On my day off I headed to see some huge birds; the Oriental white stork is also the prefectural bird of the Hyōgo Prefecture. The city of Toyooka is 70 kilometres from Ichijima, which takes less than two hours by train. The weather was magnificent, so instead of taking a bus from the station, I decided to go on foot. The 5 kilometre walk took almost an hour, and because of the stork signs, it was impossible to go wrong.
The Hyōgo Park of the Oriental White Stork’s main purpose is to restore the oriental white stork to back to its original habitation. They try to do this by organic farming; traditional farming methods bring the biota like frogs, snakes and crayfish back to the fields for storks to eat. Also, when cultivating rice fields the traditional way, the land is underwater longer, and this is crucial for the ecosystem. In Japan, the last wild population of kounotori was extinct in 1971. The park’s hard work was rewarded in 2007; after 43 years, the chicks fledged successfully in the wild.

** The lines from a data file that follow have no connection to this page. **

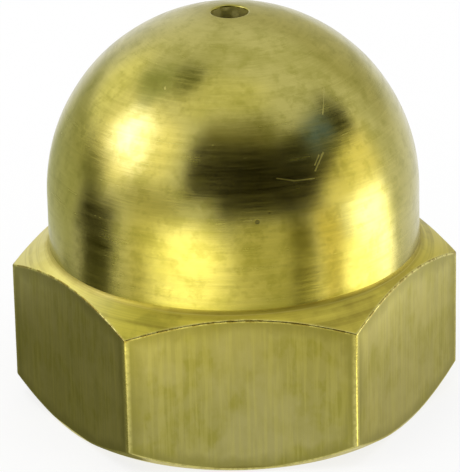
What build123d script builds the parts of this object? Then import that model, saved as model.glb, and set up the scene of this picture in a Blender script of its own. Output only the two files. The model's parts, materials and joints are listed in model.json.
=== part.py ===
"""Brass cap nut, turned in one piece from hexagonal bar.

The origin is the centre of the bearing face, and +Z runs up the thread axis to the crown.
Two opposite flats of the hexagon face -Y and +Y. All sizes are in millimetres and degrees.
"""
from build123d import *
from math import cos, radians, sqrt, tan
import os

# Hexagonal bar that the nut is turned from
across_flats = 17.0
bar_corner_radius = 0.12

# Outside, from the bearing face up
bearing_face_inset = 0.08
bearing_chamfer_angle = 35.0
shoulder_height = 7.25
shoulder_chamfer_angle = 31.0
shoulder_ledge = 0.35
collar_height = 2.45
collar_foot_radius = 0.2

# Tapped hole, an M10 coarse thread left at its minor diameter
thread_diameter = 10.0
thread_pitch = 1.5
mouth_relief = 0.3
mouth_half_angle = 45.0
drill_half_angle = 59.0
crown_thickness = 2.0

# Vent drilled through the crown
vent_diameter = 1.6
vent_edge_break = 0.1

# How far a cutting outline runs past the surface that it cuts
tool_reach = 1.0

# Worked out from the sizes above
corner_radius = across_flats / 2 / cos(radians(30))
bearing_radius = across_flats / 2 - bearing_face_inset
collar_radius = across_flats / 2 - shoulder_ledge
dome_centre_height = shoulder_height + collar_height
overall_height = dome_centre_height + collar_radius

# An ISO metric nut thread is 5/8 as deep as its sharp triangle
thread_depth = thread_pitch * sqrt(3) / 2 * 5 / 8
bore_radius = thread_diameter / 2 - thread_depth
mouth_radius = thread_diameter / 2 + mouth_relief
drill_point_height = bore_radius / tan(radians(drill_half_angle))
bore_depth = overall_height - crown_thickness - drill_point_height
vent_radius = vent_diameter / 2


def turned(profile):
    """Turn a face drawn in (radius, height) about the Z axis."""
    return revolve(Plane.XZ * profile, Axis.Z)


def hexagonal_bar():
    """Drawn bar with slightly rounded corners, as long as the nut is tall."""
    section = RegularPolygon(across_flats / 2, 6, major_radius=False)
    section = fillet(section.vertices(), bar_corner_radius)
    return extrude(section, overall_height)


def turned_outside():
    """Lathe envelope: bearing chamfer, shoulder chamfer, collar and hemispherical crown."""
    swing = corner_radius + tool_reach
    bearing_chamfer_rise = (swing - bearing_radius) * tan(radians(bearing_chamfer_angle))
    shoulder_chamfer_drop = (swing - collar_radius) * tan(radians(shoulder_chamfer_angle))
    crown_top = (0, overall_height)
    collar_foot = (collar_radius, shoulder_height)
    collar_top = (collar_radius, dome_centre_height)
    sides = Polyline(
        crown_top,
        (0, 0),
        (bearing_radius, 0),
        (swing, bearing_chamfer_rise),
        (swing, shoulder_height - shoulder_chamfer_drop),
        collar_foot,
        collar_top,
    )
    crown = CenterArc((0, dome_centre_height), collar_radius, 0, 90)
    profile = make_face(sides + crown)
    foot = profile.vertices().sort_by_distance(collar_foot)[0]
    return turned(fillet(foot, collar_foot_radius))


def tapped_hole():
    """Blind hole from below: countersunk mouth, wall at the minor diameter, drill point."""
    mouth_spread = tan(radians(mouth_half_angle))
    mouth_depth = (mouth_radius - bore_radius) / mouth_spread
    outline = Polyline(
        (0, -tool_reach),
        (mouth_radius + tool_reach * mouth_spread, -tool_reach),
        (bore_radius, mouth_depth),
        (bore_radius, bore_depth),
        (0, bore_depth + drill_point_height),
        close=True,
    )
    return turned(make_face(outline))


def vent_hole():
    """Small drilled hole from the drill point out through the crown, with a broken edge."""
    rim_radius = vent_radius + vent_edge_break
    rim_height = dome_centre_height + sqrt(collar_radius**2 - rim_radius**2)
    outline = Polyline(
        (0, bore_depth),
        (vent_radius, bore_depth),
        (vent_radius, rim_height - vent_edge_break),
        (rim_radius + tool_reach, rim_height + tool_reach),
        (0, rim_height + tool_reach),
        close=True,
    )
    return turned(make_face(outline))


def cap_nut():
    """The finished nut, one solid of brass."""
    blank = hexagonal_bar() & turned_outside()
    return blank - tapped_hole() - vent_hole()


os.makedirs("parts", exist_ok=True)
export_step(cap_nut(), "parts/cap_nut.step")
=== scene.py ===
"""Brass cap nut, finished and set up for a studio picture.

It works in metres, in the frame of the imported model: the origin is the centre of the bearing face, +Z runs
up the thread axis to the crown, and opposite flats of the hexagon face -Y and +Y.
"""

import json
from math import cos, pi, radians, sin, tan

import bpy
from bpy.props import FloatProperty, FloatVectorProperty, PointerProperty
from mathutils import Matrix, Vector


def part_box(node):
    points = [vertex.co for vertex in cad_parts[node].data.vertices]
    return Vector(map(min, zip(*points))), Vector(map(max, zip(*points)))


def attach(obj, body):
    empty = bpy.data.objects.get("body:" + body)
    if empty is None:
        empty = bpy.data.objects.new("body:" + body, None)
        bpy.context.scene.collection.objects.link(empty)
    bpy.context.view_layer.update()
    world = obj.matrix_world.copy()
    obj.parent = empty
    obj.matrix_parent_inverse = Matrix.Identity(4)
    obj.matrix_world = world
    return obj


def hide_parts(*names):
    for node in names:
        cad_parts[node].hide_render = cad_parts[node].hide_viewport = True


bl_info = {
    "name": "Brass Cap Nut",
    "version": (1, 0, 0),
    "blender": (4, 5, 0),
    "location": "View3D > Sidebar > Cap Nut",
    "description": "Builds a brass cap nut with its machined finishes, and a plain studio round it",
    "category": "Add Mesh",
}

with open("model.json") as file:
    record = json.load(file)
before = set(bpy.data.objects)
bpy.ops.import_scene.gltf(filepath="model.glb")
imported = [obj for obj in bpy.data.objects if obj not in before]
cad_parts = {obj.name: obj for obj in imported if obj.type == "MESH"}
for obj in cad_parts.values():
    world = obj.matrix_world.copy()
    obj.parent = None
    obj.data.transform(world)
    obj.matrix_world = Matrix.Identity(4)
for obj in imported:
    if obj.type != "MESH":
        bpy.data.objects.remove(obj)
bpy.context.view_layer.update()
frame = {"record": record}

NUT = "cap_nut"
MM = 0.001
nut_low, nut_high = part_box(NUT)
thread_mount = next(mount for mount in frame["record"]["mounts"] if mount["kind"] == "threaded_hole")
minor_radius = thread_mount["dims"]["r_mm"] * MM

# Sixteen rows to a pitch put a row on every edge of an ISO thread: crest P/4, flanks 5P/16, root P/8
ROWS_PER_PITCH = 16
CREST_SHARE = 1 / 4
ROOT_SHARE = 1 / 8

# The thread gets its full depth between these numbers of turns from the drilled end
RUN_OUT_TURNS = (0.4, 2.4)

# The hexagon: its sides, the angle that one covers, and the place round the nut where the first one starts
SIDES = 6
SIDE_ANGLE = radians(60)
HALF_SIDE = SIDE_ANGLE / 2
FIRST_SIDE = radians(-120)

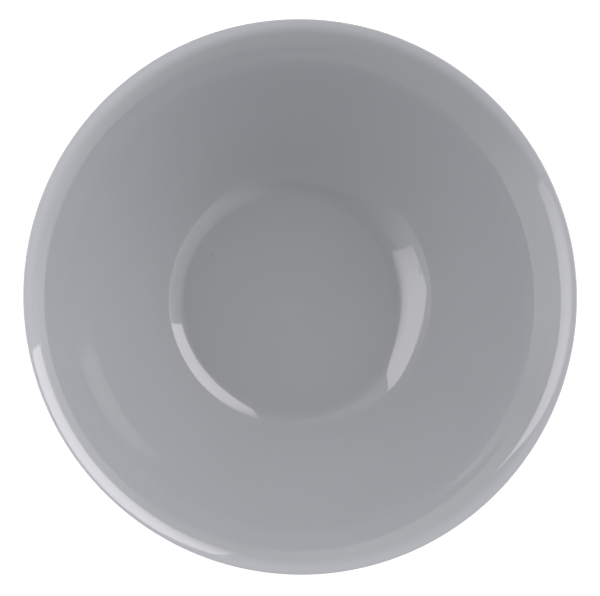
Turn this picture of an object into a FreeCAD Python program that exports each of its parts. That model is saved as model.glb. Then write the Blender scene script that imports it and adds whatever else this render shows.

As I arrived at the park, the big birds were sleeping under the trees behind a low fence. At the feeding time, more of these mighty birds came and circled above our heads; their prehistorical shrieks echoed from the mountains. Oriental white stork’s wingspan is over two meters, so they were a majestic sight. Kounotori is characterised as a national treasure of Japan.
There was also a hiking route which squirmed at the nearby hill, an exhibition center about the birds, and a shop full of stork items and groceries. I hiked the deserted path and its dry and rocky trail, lizards sleeping on the warm stones, until I stepped under the deep-green foliage of the forest.
Before dusk I arrived at Kinosaki, the famous hot spring town. The place was full of overwhelming small-town charm on a pastel-coloured background: people in their patterned yukatas, the weeping willows leaning over the canal, picturesque bridges and artisan shops.